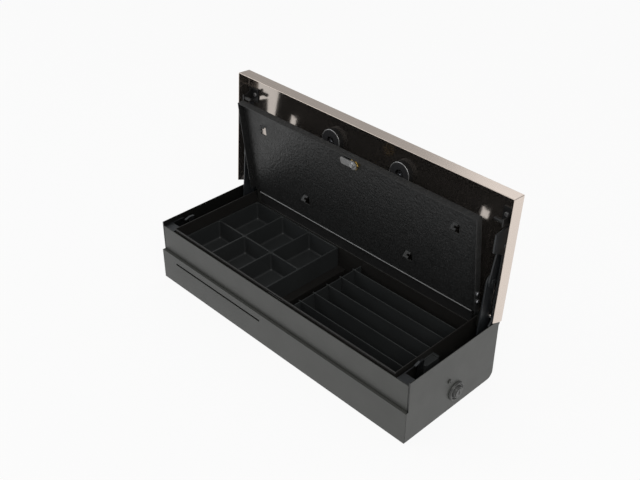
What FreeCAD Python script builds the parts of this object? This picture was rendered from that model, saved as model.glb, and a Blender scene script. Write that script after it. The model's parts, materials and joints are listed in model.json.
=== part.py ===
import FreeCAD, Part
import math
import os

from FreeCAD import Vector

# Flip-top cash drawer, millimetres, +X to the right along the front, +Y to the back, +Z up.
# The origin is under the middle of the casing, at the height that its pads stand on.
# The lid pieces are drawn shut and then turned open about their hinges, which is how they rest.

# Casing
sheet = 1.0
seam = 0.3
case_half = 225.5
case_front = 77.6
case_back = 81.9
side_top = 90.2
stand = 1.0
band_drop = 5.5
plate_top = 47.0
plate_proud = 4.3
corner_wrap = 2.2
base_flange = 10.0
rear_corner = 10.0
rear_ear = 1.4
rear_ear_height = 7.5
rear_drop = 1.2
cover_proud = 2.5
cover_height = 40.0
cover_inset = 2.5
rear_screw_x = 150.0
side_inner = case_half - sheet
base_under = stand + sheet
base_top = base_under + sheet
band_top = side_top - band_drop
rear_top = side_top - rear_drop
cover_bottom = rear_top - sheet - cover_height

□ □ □

What is expected
Of the lines above, copy each that contains "FreeCAD".

Response
What FreeCAD Python script builds the parts of this object? This picture was rendered from that model, saved as model.glb, and a Blender scene script. Write that script after it. The model's parts, materials and joints are listed in model.json.
import FreeCAD, Part
from FreeCAD import Vector